As much as I wasn’t feeling this guy, Brian seemed so excited by the prospect of me being his naughty little hotwife again. He talked about it for days, whispering all the dirty things he wanted to see me do with Jay. So, I agreed to a play session. Now I’ll say this: if strike 1 was my lack of attraction to him physically, strike 2 was his personality and mine not aligning, strike 3 was absolutely the way he showed up for play. He arrived at our door in dirty work clothes stained with paint and hair completely disheveled. I genuinely wanted to stop right then and there but didn’t want to come off like a bitch or worse yet, disappoint Brian. Plus, I thought to myself, “His clothes are going to come off anyway. So, what’s the big deal?”
For reference, this gentleman and I did play, and it wasn’t good. I won’t share all the details because they aren’t relevant to my point. When I look back on that experience, I shake my head. I wonder why I settled, knowing that I deserved better. A huge misconception that both single men and hotwife couples often hold about this type of lifestyle is since the dynamic is based on sex, anything aside from the sex is unimportant. I couldn’t disagree more. Of course, I don’t expect a single guy to whisk me away on a weekend getaway or buy me expensive jewelry. But I absolutely deserve to be courted nonetheless, even if that courting is simply a willingness to show up clean and looking sexy.
The truth is, if a single guy showed up TODAY dirty and disheveled, I would have absolutely no issue telling him to kick rocks. Allow me to clarify. This is not because I am overly concerned with how someone looks. I have played with people that I wouldn’t classify as “my type” with which I ended up having a complete blast. The issue with showing up looking a hot mess is that it shows a lack of effort and a lack of desire to impress. I work my ass off to impress. My hair and makeup are on point and I’m mostly in a dress and heels. I always make it a point to be as open and friendly as possible with the guys I encounter. If a guy isn’t willing to do the same, it shows me that it’s ONLY about the sex, and that simply doesn’t work for me.
I know I am not the only one that has found themselves settling in their play, especially when starting out in the lifestyle. For example, I had a fellow hotwife share a horror story with me recently. She chatted with a guy online, was extremely excited to meet him, and made plans to get to know him over a glass of wine. Their conversation was decent, and she agreed to accompany him back to his place for some play. When she got there, his house was a COMPLETE disaster! Dirty underwear on his living room couch, smelly garbage in the kitchen, and a bathroom she was completely unwilling to use. She was instantly turned off, but she went through with the play anyway. When I asked her why she said she was new to the lifestyle at that point. She assumed that because this was a sexual situation rather than a date, she didn’t necessarily have the right to be upset about how disgusting his place was. Of course, she now has much more experience under her belt and believes that this type of settling, by explaining away lazy behavior, is unacceptable.
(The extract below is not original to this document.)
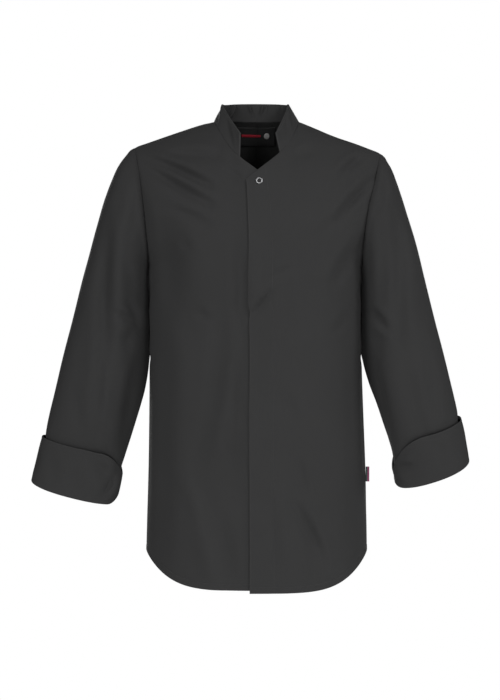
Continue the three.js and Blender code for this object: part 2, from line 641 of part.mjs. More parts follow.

She knows her worth, and she communicates it to the men she meets by very respectfully and firmly explaining her limits.
It Comes Down to Mutual Play Partner Respect
In my case, I settled on a few occasions, all within the first 6 months of us exploring non-monogamy. I was so excited by the connection and communication being developed between Brian and me that I didn’t want to jeopardize that by backing out of situations. We would go on “single guy meets.” I could feel the energy emanating from him, without him saying a single word, how much he wanted it to work out. He wanted the opportunity to reconnect with me after I had been naughty, knowing how much eroticism it would bring us. Of course, I now know that Brian would never want me to do anything I wasn’t 100% interested in doing. My happiness and sexual contentment are far more important to him than a hotwife interaction. That puts my mind at ease when I do feel the need to back out of a situation for any reason. I think it’s also important to note, I am not saying either of the guys discussed in this article are bad guys. To me, they both have the potential to be awesome play partners with a little deeper understanding of what most hotwives are looking for. Is it about the sex? Absolutely! But it’s also about leaving all parties better off than they were before. For me, part of that is receiving respect from my play partners. Their willingness to show me they care about that, the more pleasurable the overall experience is for me.